The GDP and export growth of the country has registered significant growth in the past two decades, according to international organizations like the World Bank report. The export processing zones has played crucial role to gain these achievements.
It is also clearly observed that representatives’ of the authority are still eager to expand the contribution of investments more. The country has also targeted to expand the private and state owned zones to expand the generation and production of the industry sector by diversifying to other sectors besides the textile and garment industry. Abul Hassan Mahmood, Minister of Foreign Affairs of Bangladesh, told journalists that come from different countries, that the pharmaceutical sector is also the other upcoming industry in the country.
He said that the sector has registered significant growth in the past few years and even enable to entertain huge markets like the US. The sector actors said that the country has almost covered its demand from local sources except very little type of items. The pharmaceutical sector of the country can grow at 15 percent for the next five years riding on the expanded domestic market as well as new export frontiers, according research.

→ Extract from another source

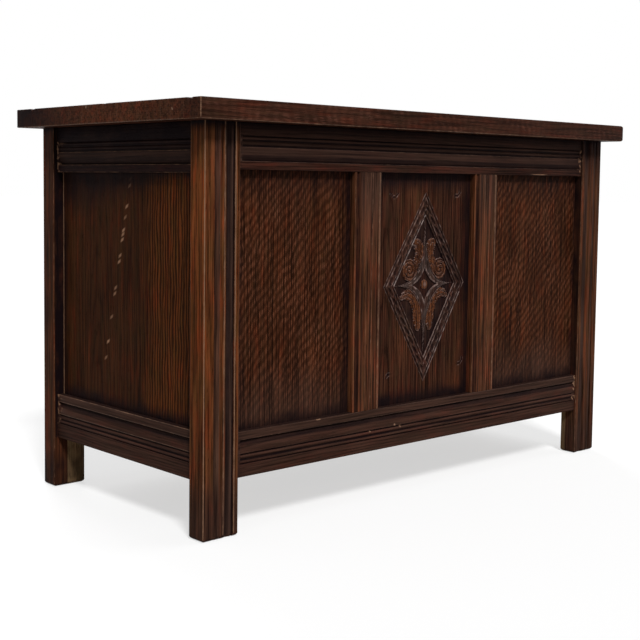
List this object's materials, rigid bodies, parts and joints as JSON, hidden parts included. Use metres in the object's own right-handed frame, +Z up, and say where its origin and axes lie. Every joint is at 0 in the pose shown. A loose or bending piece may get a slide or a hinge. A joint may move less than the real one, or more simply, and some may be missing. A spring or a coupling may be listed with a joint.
{
  "type": "blanket chest",
  "caption": "Joined oak blanket chest with a panelled and moulded frame, a carved lozenge on the middle front panel, and a lid hinged to a fixed strip at the back.",
  "frame": {"origin": "on the ground, at the middle of the whole chest with its lid closed", "axes": "+X to the right along the front, +Y from front to back, +Z up"},
  "size_m": [1.016, 0.5084, 0.6335],
  "materials": {
    "oak_frame": "dark stained oak with a satin wax",
    "oak_panel": "dark stained figured oak with a satin wax",
    "oak_lid": "dark red-brown stained oak with a satin wax",
    "oak_inside": "plain unstained oak",
    "brass": "dull aged brass",
    "steel": "dull steel"
  },
  "bodies": {
    "carcase": {"floor_board_1": "oak_inside", "floor_board_2": "oak_inside", "floor_board_3": "oak_inside", "floor_board_4": "oak_inside", "front_bottom_rail": "oak_frame", "front_carved_panel": "oak_panel", "front_floor_bearer": "oak_inside", "front_left_muntin": "oak_frame", "front_left_panel": "oak_panel", "front_left_post": "oak_frame", "front_right_muntin": "oak_frame", "front_right_panel": "oak_panel", "front_right_post": "oak_frame", "front_top_rail": "oak_frame", "hinge_fixed_leaf_left": "brass", "hinge_fixed_leaf_right": "brass", "hinge_pin_left": "steel", "hinge_pin_right": "steel", "hinge_screw_fixed_left_left": "steel", "hinge_screw_fixed_left_right": "steel", "hinge_screw_fixed_right_left": "steel", "hinge_screw_fixed_right_right": "steel", "hinge_strip": "oak_lid", "left_bottom_rail": "oak_frame", "left_end_panel": "oak_panel", "left_top_rail": "oak_frame", "rear_bottom_rail": "oak_frame", "rear_floor_bearer": "oak_inside", "rear_left_panel": "oak_panel", "rear_left_post": "oak_frame", "rear_muntin": "oak_frame", "rear_right_panel": "oak_panel", "rear_right_post": "oak_frame", "rear_top_rail": "oak_frame", "right_bottom_rail": "oak_frame", "right_end_panel": "oak_panel", "right_top_rail": "oak_frame", "strip_screw_left": "steel", "strip_screw_right": "steel"},
    "lid": {"batten_screw_left_back": "steel", "batten_screw_left_front": "steel", "batten_screw_right_back": "steel", "batten_screw_right_front": "steel", "hinge_lid_leaf_left": "brass", "hinge_lid_leaf_right": "brass", "hinge_screw_lid_left_left": "steel", "hinge_screw_lid_left_right": "steel", "hinge_screw_lid_right_left": "steel", "hinge_screw_lid_right_right": "steel", "lid_back_board": "oak_lid", "lid_batten_left": "oak_inside", "lid_batten_right": "oak_inside", "lid_front_board": "oak_lid", "lid_front_strip": "oak_lid", "lid_front_tongue": "oak_inside", "lid_middle_tongue": "oak_inside"}
  },
  "joints": [
    {"name": "lid_hinge", "type": "hinge", "parent": "carcase", "child": "lid", "pos_m": [0, 0.20185, 0.63], "axis": [-1, 0, 0], "range_deg": [0, 100]}
  ]
}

The pharma industry of Bangladesh meets 98 percent of the local demand and exports to more than 151 countries. The sector is also dominated by local investors, who cover 90 percent of the production in the country. In 1981, 75 percent of the medicine was imported by multinational companies.
According to officials of Square Pharmaceutical Limited, which is the biggest pharmaceutical company in Bangladesh, there are 267 companies in the country that are engaged on the production of the pharmaceutical sector. Out of the stated number 50 of them dominates 99 percent of the production.
Jute and jute goods are also the new promising industry for an export that generates close to USD one billion last year. Jute is a long, soft, shiny vegetable fiber that can be spun into coarse, strong threads. It is produced primarily from plants in the genus Corchorus.
Since the country grow 6 to 7 percent in the past two decades the economy registered significant changes that allowed joining the lower ladder middle income country lists with such huge population of 160 million.